In their thesis, DiMarzio is designing a project-based learning unit where students engage in practice and reflection learning cycles. First, students examine skill-level-appropriate music labeled "multicultural." Then, they analyze its merits by asking if the music accurately represents the culture intended, if it stereotypes musical styles or creates biased sounds and if it’s more appropriate to modify music to fit an ensemble or experience music in other ways to be more respectful. 

Victoria DiMarzio smiling
Victoria DiMarzio

"Culturally responsive education is an approach to teaching that requires self-reflection on the teacher's part about personal background and biases. And then understanding your students' backgrounds and cultures, to honor them, respect them and use them as leverage to help them learn better. What I want to do is involve my students in that conversation," they said. 

DiMarzio's students research music from around the world. They focus on a region to learn about its styles, traditions and instrumentation, then compare music meant to represent that area. 

"A student who studied traditional Chinese opera looked up music written for band class to represent Chinese music. They had to make decisions like whether this is accurately portrayed or more of a stereotype and whether we should perform it," they said. "Hopefully, the students all learn about something new and get a new respect for the people in our class and how different we all are."  

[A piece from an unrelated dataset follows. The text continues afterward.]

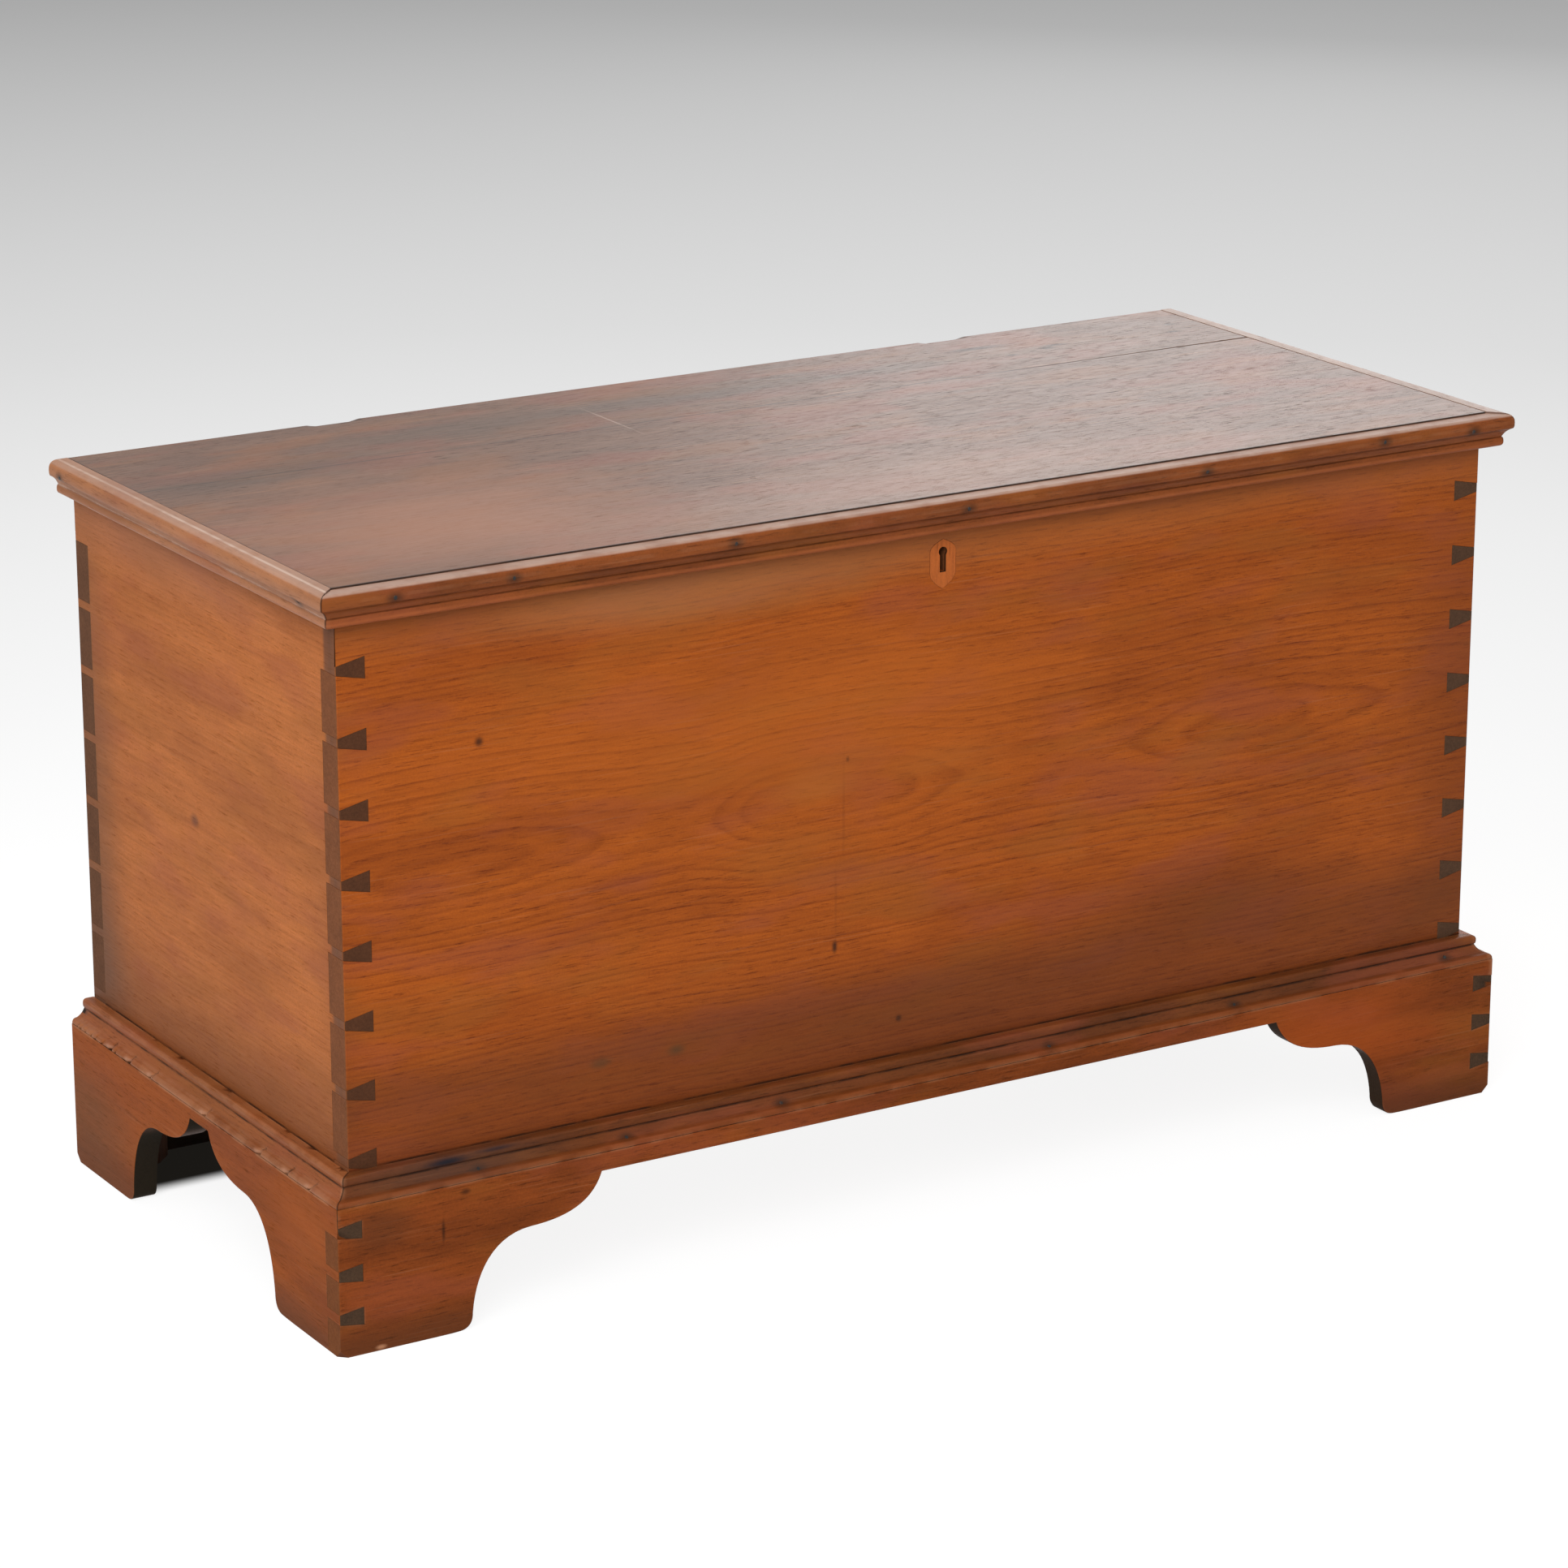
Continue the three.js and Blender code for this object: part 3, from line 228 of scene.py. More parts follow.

DiMarzio finds the ability to put into practice the lessons from their research appealing, as they can make changes in the classroom right away. They're working with students to create a flowchart for the decision-making process to share with other music teachers planning multicultural music. Hopefully, DiMarzio said, it will improve performances so the average person can experience more robust and culturally validating music. 

In the College of Performing and Visual Arts'School of Music, Visiting Assistant Professor Krissie Weimer mentored DiMarzio through the research process.  

"Victoria is self-motivated, knows what they're interested in working on and goes after it. They're also very thoughtful and reflective in their work. It's clear from their work and research that they are a very student-centered teacher who is interested in connecting with students on multiple levels," Weimer said. 

They noted that DiMarzio's bringing the conversations about appropriate literature, or repertoire-like pieces, to their students in an age-appropriate way is a unique take on culturally responsive pedagogy.  

"They came in clear on what they wanted to do from the first research class, and we took that topic and turned it into a thesis. It feels more like a collaboration with Victoria rather than where I have to move them along," she said. 

After graduating in May 2024, DiMarzio will take a break from studies but has yet to decide whether to pursue a doctorate. 

"I really love being a middle school music teacher. I find a lot of joy and career fulfillment. But if I want to see change happen in our field, it's probably better done helping the next generation of teachers," they said.